The domino effect of gaming debates in Florida continues to provoke the previously unthinkable in blood-red Bible Belt states. Voters in Georgia recently approved Sunday liquor sales, giving rise to hopes that they’re similarly amenable to gambling. Legislative gutting of the Peachtree State’s education budget heightens the appeal of gaming revenues, which could theoretically put schoolbooks back in the hands of students. Also, a loophole in Georgia law would permit the legalization of VLTs without a constitutional amendment. State Rep. Harry Geisinger (R) is also pushing a veto-proof scheme for permitting wagering on horse races. (Without betting, what’s the point of racing horses?) At least Geisinger’s proposal won’t have to cross the desk of Gov. Nathan Deal (R, above), who’s dead set against any form of gambling, period. However, if lawmakers have to keep chopping away at the school system, they may decide it’s Deal who’s dead wood, and that those VLTs and betting windows are looking might good indeed.

I stayed at San Remo back in 2004 (before Hooters bought it) for a couple of days and it seemed pretty old and worn out then. I think it was built sometime in the 1970’s which makes it close to 40 years old. The casino is small, the sportsbook is very small and the restaurants were average.
The location is pretty good though being a 1/4 mile or so from the Strip. If a casino company had some money you might be better off imploding Hooters and building a new hotel-casino there. I think the total amount of land there is around 7 acres or so.
I think Mr Knott is even unrealistic with his figure! That casino is functionally obsolete. For anyone to make a run with the place, it would need serious capital. Starting out with a $80 or $70 mil purchase price would not be economically feasible. $30 mil or under is probably more like it.

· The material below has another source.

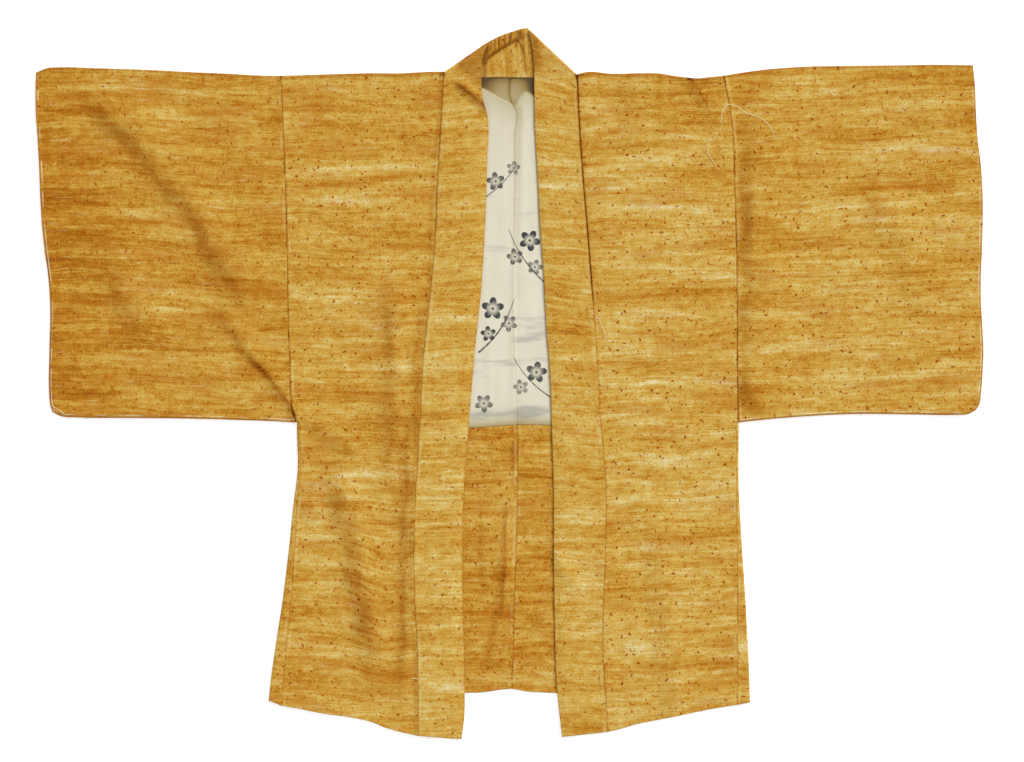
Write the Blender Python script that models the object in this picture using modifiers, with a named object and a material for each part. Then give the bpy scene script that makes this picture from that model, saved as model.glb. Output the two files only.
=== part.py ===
"""A haori jacket laid out flat, face up, with its sleeves straight.

Every piece of cloth is a thin wall: a grid worked out from the garment's own sizes and
given its thickness by Solidify.  The back lies on the ground (z = 0), the back lining and
the hem facing lie on it, the fronts and sleeves fold over at the shoulder line and lie on
those, and the collar lies along the fronts and round the back of the neck.

Garment sizes are in millimetres: "out" is measured from the centre-back line towards a
sleeve, "drop" from the shoulder line towards the hem, "x" is out with its sign (the
wearer's right is negative).  The wearer's right is at -X, the collar is towards +Y.
"""

import math

import bmesh
import bpy
import numpy as np

MM = 0.001

# The centre-back line and the shoulder line, from the middle of the whole outline.
CENTRE_X = 3.4
SHOULDER_Y = 419.2

# Walls, and the gap between pieces that are sewn or lie together.
CLOTH_WALL = 1.2
LINING_WALL = 1.0
COLLAR_WALL = 2.4
SEAM_GAP = 0.3

# Heights of the middle of each wall above the ground.
BACK_HEIGHT = CLOTH_WALL / 2
LINING_HEIGHT = CLOTH_WALL + SEAM_GAP + LINING_WALL / 2
FACING_HEIGHT = CLOTH_WALL + SEAM_GAP + CLOTH_WALL / 2
FRONT_HEIGHT = 4.8
COLLAR_FRONT_HEIGHT = 5.7
COLLAR_BACK_HEIGHT = COLLAR_WALL / 2

# How far the flat layers stop short of a folded edge.
FOLD_RADIUS = (FRONT_HEIGHT - BACK_HEIGHT) / 2
FOLD_INSET = FOLD_RADIUS + CLOTH_WALL / 2
COLLAR_FOLD_RADIUS = (COLLAR_FRONT_HEIGHT - COLLAR_BACK_HEIGHT) / 2
COLLAR_FOLD_INSET = COLLAR_FOLD_RADIUS + COLLAR_WALL / 2

# Steps round a fold, the distance within which points weld, and the angle in degrees
# below which neighbouring faces merge.
BEND_STEPS = 4
WELD_DISTANCE = 0.02
FLAT_ANGLE = 0.05

ARMPIT_DROP = 472.0
NECK_SEAM_DROP = 5.9
CUFF_OPENING = 250.0
SIGN = {"right": -1.0, "left": 1.0}

OCHRE = (0.52, 0.26, 0.05, 1.0)
CREAM = (0.78, 0.76, 0.62, 1.0)
CLOTH_ROUGHNESS = 0.8
SILK_ROUGHNESS = 0.45


def table(columns, *rows):
    """A named column of numbers for each word in columns, from rows of numbers."""
    return dict(zip(columns.split(), np.array(rows, dtype=float).T))


# The fold of the shoulder, from the neck to the sleeve seam.
SHOULDER = {
    "right": table("out drop", (92, -2.0), (108, -2.0), (150, 0.0), (192, 0.0),
                   (246, 1.4), (312, 3.4)),
    "left": table("out drop", (88, 1.5), (99, -1.4), (135, 0.7), (173, 0.0), (200, 0.4),
                  (216, 3.1), (232, 5.4), (250, 6.8), (265, 5.4), (286, 3.4)),
}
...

Here is my latest thought on the Hoot..Colony Capital should buy it! Speaking of…I am surprised you did not talk about Colony taking it on the chin with Kerzner Int (yet)! The story broke a few days ago and is now in the WSJ. I am SHOCKED that Kerzner had to forfeit Atlantis to its lenders…but not a bit surprised who was a major investor in their LBO which lead to their downfall.